Some plans will be implemented soon, according to a congressional timetable for setting aside wilderness tracts from among BLM lands. But even here, there are questions about the bureau’s sincerity.

For example, a draft of the BLM’s California Statewide Wilderness Study, which has been circulated within the bureau and other government agencies but not yet released publicly, has been challenged by some outside experts who have seen the report for grossly overestimating the amounts of minerals in the Mojave--even after figuring in likely future price increases.

A final version of the wilderness report is to guide Congress as it decides which proposed wilderness studies areas should be preserved and which could be “released” for other uses, such as mining, grazing and off-road racing.

A geologist who studied the draft report but claims no feeling either way about the value of wilderness said the overestimates make the draft “more of a political document for anti-wilderness than anything else.” This, he said, is because the draft seems to assume every mineral trace is valuable, even if it is so small or diffuse it is unlikely ever to be economic to mine.

Hastey said the draft plan tries to anticipate the nation’s mineral needs.
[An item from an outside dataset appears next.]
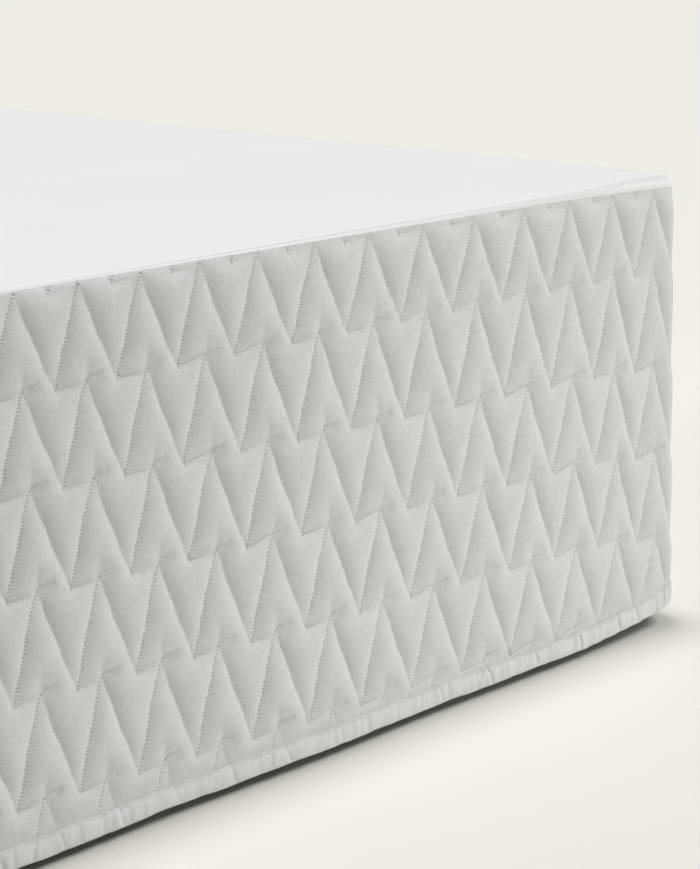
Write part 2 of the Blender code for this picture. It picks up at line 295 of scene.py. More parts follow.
def row_depth(place, run):
    """The depth of a place that is counted in rows."""
    place, run = np.broadcast_arrays(np.asarray(place, float), np.abs(run))
    index = np.clip(np.floor(place).astype(int), 0, len(ROWS) - 2)
    share = place - index
    by_row = np.stack([np.interp(run, ROW_RUNS, row[:4]) for row in ROWS])
    upper = np.take_along_axis(by_row, index[None], 0)[0]
    lower = np.take_along_axis(by_row, index[None] + 1, 0)[0]
    return upper + share * (lower - upper)


def end_fade(wall, x):
    """0 at a drop's ends and 1 away from them."""
    left, right = wall_ends(wall)
    return np.clip(np.minimum(x - left, right - x) / END_FADE, 0, 1)


def node_x(wall, node, place):
    """Where a node stands, on the line that starts at a place in rows."""
    run = column_run(np.asarray(node) / 2)
    share = np.clip(np.abs(run) / SLIP_RUN, 0, 1)
    rows = range(len(ROWS))
    slip_corner = np.interp(place, rows, [row.slip_corner for row in ROWS])
    slip_far = np.interp(place, rows, [row.slip_far for row in ROWS])
    x = wall.start_run - run
    return x - end_fade(wall, x) * (slip_corner + share * (slip_far - slip_corner))


def node_depth(wall, node, place):
    reach = REACH * (np.asarray(node) % 2)
    return row_depth(place + reach, wall.start_run - node_x(wall, node, place))


def node_point(wall, node, place):
    return node_x(wall, node, place), node_depth(wall, node, place)


def node_at(wall, x, place):
    """How many nodes x lies from the corner, with its share between two."""
    nodes = np.arange(FIRST_NODE, FIRST_NODE + NODES)
    return np.interp(-x, -node_x(wall, nodes, place), nodes)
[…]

“We do not know what the market for these minerals might be five, 10 or 20 years down the road,” he explained. “We do know we are dealing with a highly mineralized area, and what is not economic today may be valuable 15 years from now.”

Struggle for Balance

Hillier said those kinds of decisions are all part of the bureau’s struggle to balance inherently conflicting uses, as Congress has instructed.

Advertisement

“Some people complain there is not enough for wildlife,” he said, bucking uncomfortably across the desert in a BLM four-wheel-drive vehicle, “but Congress did not create the desert wildlife park.

“Off-highway vehicle owners complain we do not allow them enough room. But Congress did not create an off-highway vehicle park, either.

“What Congress did was create the California Desert Conservation Area, and ‘conservation,’ in its old definition, means ‘wise use,’ not preservation.”